5 steps to surpass the SOC crisis
1. Focus on fundamentals first. Before investing in advanced threat detection, ensure basic security hygiene is in place. Asset inventories, consistent password policies, comprehensive patch management, and proper access controls form the foundation that makes advanced detection meaningful.
2. Integrate testing with operations. Every penetration test should be a training exercise for your SOC. Every red team engagement should test whether your detection and response procedures actually work. Make security testing a collaborative exercise that improves operational capabilities.
3. Implement continuous validation. Move beyond annual security assessments to continuous validation of your security controls. Test your SOC’s detection capabilities regularly with small, realistic scenarios. Create a culture where learning from simulated attacks is valued over perfect performance metrics.
4. Build context-aware detection. Invest in behavioural analytics that understand your organization’s unique patterns. User activity monitoring should go beyond simple threshold alerts to recognise subtle deviations that indicate compromise.
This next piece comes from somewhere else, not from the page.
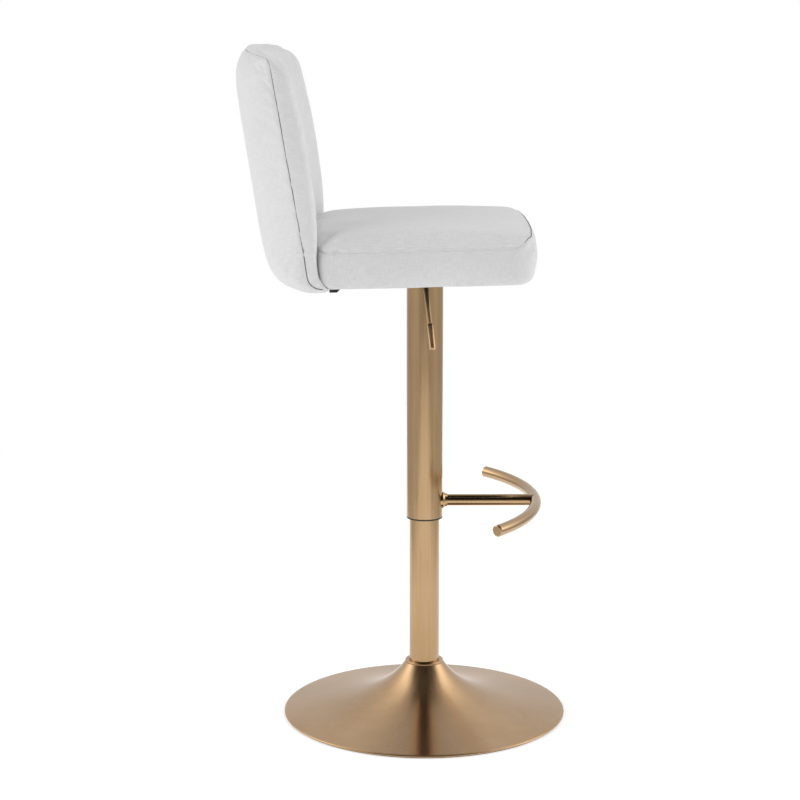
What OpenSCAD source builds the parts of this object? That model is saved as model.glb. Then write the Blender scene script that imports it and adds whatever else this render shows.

5. Establish clear response authorization. Define exactly what authority your SOC has to act, whether internal or external. Document these authorities clearly and ensure all stakeholders understand when and how they can be exercised.
We need to acknowledge that our current SOC models are inadequate and begin the difficult work of rebuilding them from the ground up. The question isn’t whether your organization will face a sophisticated identity-based attack, it’s whether your SOC will be ready when it happens.
Those who succeed prioritize fundamentals over features, rehearsal over reporting, and resilience over compliance. They treat their SOC as a living capability that requires constant training and refinement rather than a static service that can be outsourced and forgotten.